**Supplied data**
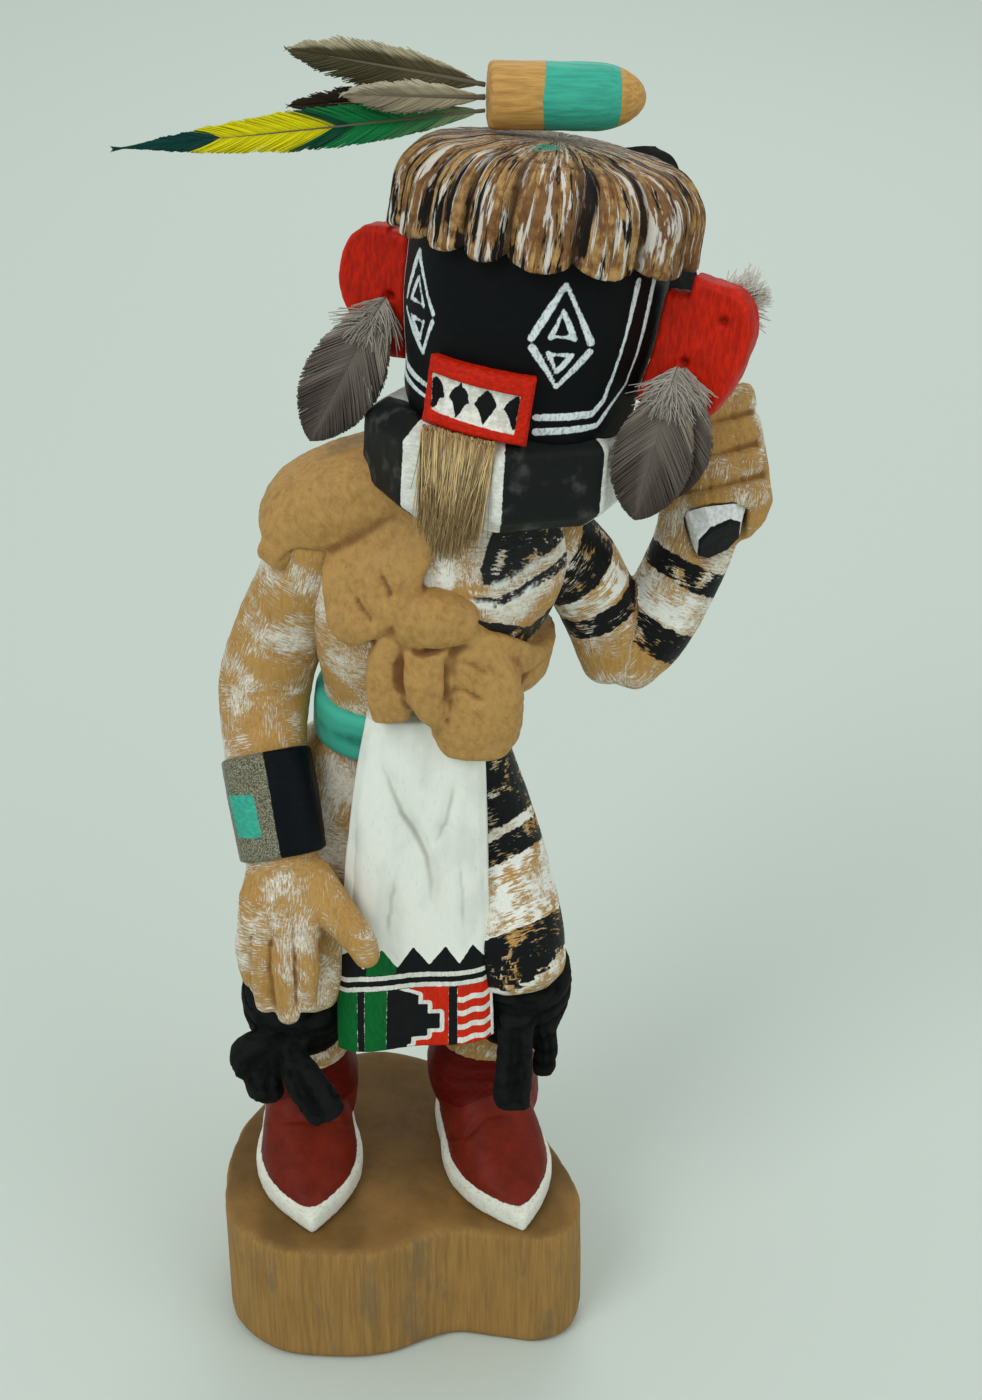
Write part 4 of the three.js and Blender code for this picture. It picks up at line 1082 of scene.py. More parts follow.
def build_legs():
    """Both legs: the right one bare and brushed with white, the left one banded in black."""
    def right(path):
        return leg_finish("right_leg_paint", 0.2)

    def left(path):
        at = runs(path, (14, -10, 143), (17, -14, 137), (20, -17, 131), (23, -20, 115), (26, -23, 105),
                  (29, -23, 101))
        bands = [(at[0] - 12, at[1], "black"), (at[1], at[1] + 2.4, "white"), (at[1] + 2.4, at[2], "black"),
                 (at[2], at[3], "white"), (at[3], at[4], "black"), (at[4], at[4] + 1.6, "white"),
                 (at[4] + 3, at[5] + 3, "white")]
        return leg_finish("left_leg_paint", 0.1, bands, (0.12, -0.05))
    build_leg("leg_right", RIGHT_LEG, right, 67,
              [([(-35, -8, 46), (-30, -10, 51), (-23, -12.5, 54), (-16, -10, 51), (-12, -6, 46)], 1.1, 0.7),
               ([(-34, 0, 59), (-24, -8, 61), (-14, 0, 59)], 1.3, 0.45)])
    build_leg("leg_left", LEFT_LEG, left, 70,
              [([(9, -4, 43), (11, -7.5, 44), (15.6, -13.8, 49.7), (20.8, -10.9, 53.8), (28, -9, 52)], 1.2,
                0.9),
               ([(9, 0, 60), (20, -9, 62), (31, -1, 59)], 1.3, 0.45),
               ([(11, -3, 66), (20, -8, 66.5), (29, -3, 67)], 1.0, 0.35)])


def build_ties():
    """The black cloths knotted under the knees."""
    c = colours()
    material = worn_paint("tie_black", times(c.charcoal, 0.7), 0.7, (0.8, 0.8, 0.8), 0.1, 0.05)
    for name, tie, seed in (("tie_right", RIGHT_TIE, 21), ("tie_left", LEFT_TIE, 22)):
        shapes = [limb(tie["band"], dome=0.2)]
        shapes += [limb(loop, power=2.5, sides=24, dome=0.5) for loop in tie["loops"]]
        piece = Carving(name, shapes, size("fine"), 3)
        across, through, along = on_limb(piece.co, tie["band"]).T
        round_tie = np.arctan2(across, -through)
        radius = np.hypot(across, through)
        near = (1 - ease(14.5, 17, radius)) * ease(-1, 2, along)
        wraps = np.sin((along + 1.6 * np.sin(round_tie * 2 + seed)) * np.pi / 4.6)
        piece.press(-0.75 * near * ridge(wraps, 0.45))
        for loop in tie["loops"]:
            line = [np.add(station[:3], (0, -station[4], 0)) for station in loop]
            if len(line) > 2:
                piece.cut([point + (0.9, 0, 0) for point in line], 0.9, 0.7)
                piece.cut([point - (1.1, 0, 0) for point in line], 0.8, 0.5)
        creases = np.sin(lumps(piece.co, (3.2, 6, 9), seed) * 4.2)
        piece.press(-0.55 * (1 - near) * ridge(creases, 0.3))
        piece.knife(0.28, 3.4, seed)
        piece.finish(material)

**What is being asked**
Quote the listing above from its first line to the line with "([(11, -3, 66), (20, -8, 66.5), (29, -3, 67)], 1.0, 0.35)])", inclusive, and add nothing.

**Written answer**
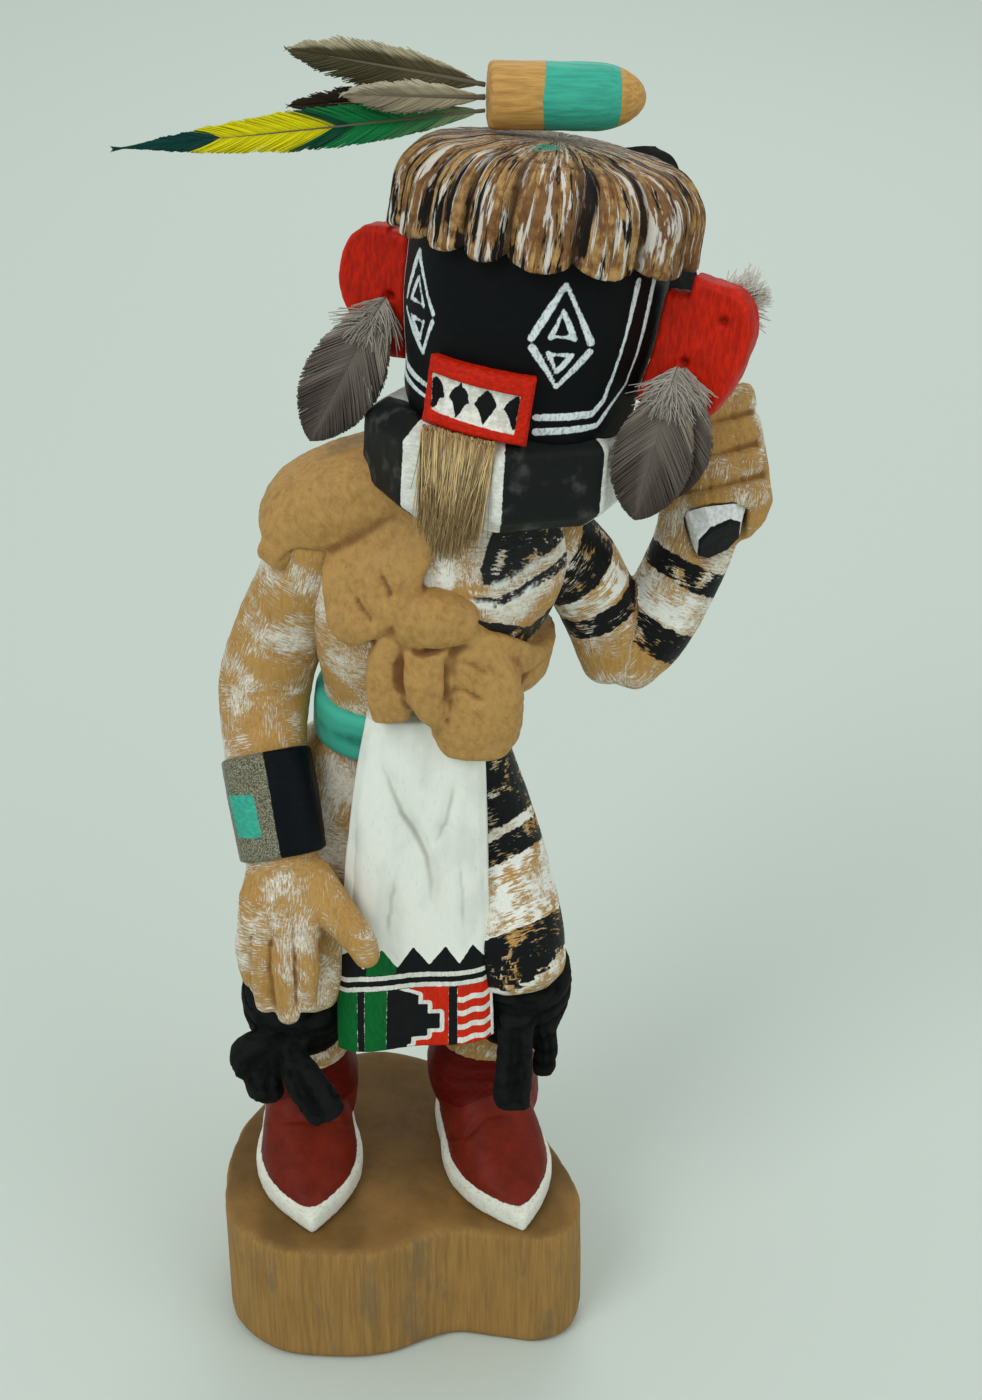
Write part 4 of the three.js and Blender code for this picture. It picks up at line 1082 of scene.py. More parts follow.
def build_legs():
    """Both legs: the right one bare and brushed with white, the left one banded in black."""
    def right(path):
        return leg_finish("right_leg_paint", 0.2)

    def left(path):
        at = runs(path, (14, -10, 143), (17, -14, 137), (20, -17, 131), (23, -20, 115), (26, -23, 105),
                  (29, -23, 101))
        bands = [(at[0] - 12, at[1], "black"), (at[1], at[1] + 2.4, "white"), (at[1] + 2.4, at[2], "black"),
                 (at[2], at[3], "white"), (at[3], at[4], "black"), (at[4], at[4] + 1.6, "white"),
                 (at[4] + 3, at[5] + 3, "white")]
        return leg_finish("left_leg_paint", 0.1, bands, (0.12, -0.05))
    build_leg("leg_right", RIGHT_LEG, right, 67,
              [([(-35, -8, 46), (-30, -10, 51), (-23, -12.5, 54), (-16, -10, 51), (-12, -6, 46)], 1.1, 0.7),
               ([(-34, 0, 59), (-24, -8, 61), (-14, 0, 59)], 1.3, 0.45)])
    build_leg("leg_left", LEFT_LEG, left, 70,
              [([(9, -4, 43), (11, -7.5, 44), (15.6, -13.8, 49.7), (20.8, -10.9, 53.8), (28, -9, 52)], 1.2,
                0.9),
               ([(9, 0, 60), (20, -9, 62), (31, -1, 59)], 1.3, 0.45),
               ([(11, -3, 66), (20, -8, 66.5), (29, -3, 67)], 1.0, 0.35)])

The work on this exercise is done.